Always run both pre-tax and after-tax scenarios. I use simple spreadsheet models that incorporate marginal tax rates, depreciation schedules, and sale scenarios (capital gains taxes) to estimate real wealth accumulation.
Practical rules and actions you can take
- Calculate both net yield and cash-on-cash return. Net yield tells you structural profitability; cash-on-cash shows immediate cash generation.
- Stress-test rents: run scenarios where rents fall 5–10% or growth stalls for several years.
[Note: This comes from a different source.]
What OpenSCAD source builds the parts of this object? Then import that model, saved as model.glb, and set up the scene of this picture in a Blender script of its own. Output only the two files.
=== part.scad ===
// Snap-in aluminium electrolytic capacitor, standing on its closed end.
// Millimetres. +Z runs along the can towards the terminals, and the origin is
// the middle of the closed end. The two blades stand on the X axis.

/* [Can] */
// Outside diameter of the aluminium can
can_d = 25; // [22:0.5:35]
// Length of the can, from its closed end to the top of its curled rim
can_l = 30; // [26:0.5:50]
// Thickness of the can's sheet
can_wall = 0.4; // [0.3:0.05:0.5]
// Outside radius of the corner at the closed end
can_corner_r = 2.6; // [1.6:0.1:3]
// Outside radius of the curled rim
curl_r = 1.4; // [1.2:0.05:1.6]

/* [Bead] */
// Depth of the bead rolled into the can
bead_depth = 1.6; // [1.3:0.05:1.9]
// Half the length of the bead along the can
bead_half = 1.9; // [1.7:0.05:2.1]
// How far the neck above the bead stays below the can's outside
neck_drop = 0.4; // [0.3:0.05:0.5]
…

See whether you still cover mortgage and expenses.
- Build a 3–6 month vacancy and maintenance reserve beyond your normal operating expenses.
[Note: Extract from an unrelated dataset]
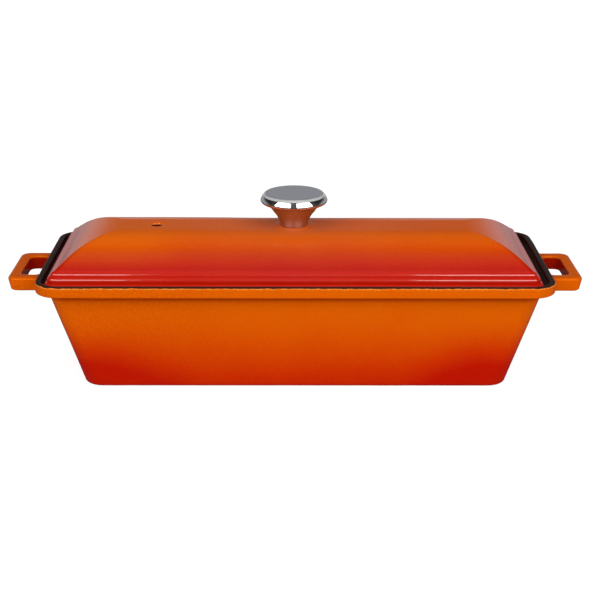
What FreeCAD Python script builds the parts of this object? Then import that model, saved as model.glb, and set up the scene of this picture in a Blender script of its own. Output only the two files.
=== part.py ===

- Consider shorter-term rentals or furnished units in high-demand markets — they can boost gross yield but add management overhead and seasonality risks.
- If your city has high appreciation potential, weigh lower current cash yields against total return forecasts, but be explicit about assumptions.
Tools and data sources I use
For localized estimates I rely on a mix of public data and marketplaces: Zillow and Realtor.com for rent comps (U.S.), local government property tax portals, Numbeo for cost indices, and platforms like AirDNA if considering short-term rentals. For apartment buildings, I look at CoStar or local brokerage reports for institutional-level cap rates.
I also keep a simple spreadsheet that calculates net yield, cash-on-cash, and sensitivity to vacancy, rent growth, and interest rates. If you want a template, I often share one in my articles on Wealthstatista that you can adapt to your city and financing terms.
Final practical benchmark to use today
If you want a single actionable benchmark: for most investors in stable Western markets today, target a net rental yield of at least inflation + 2 percentage points after factoring operating costs and vacancy. That means if inflation is 3%, aim for a net yield around 5% as a conservative starting point — and then stress-test for your financing, taxes, and local rent dynamics.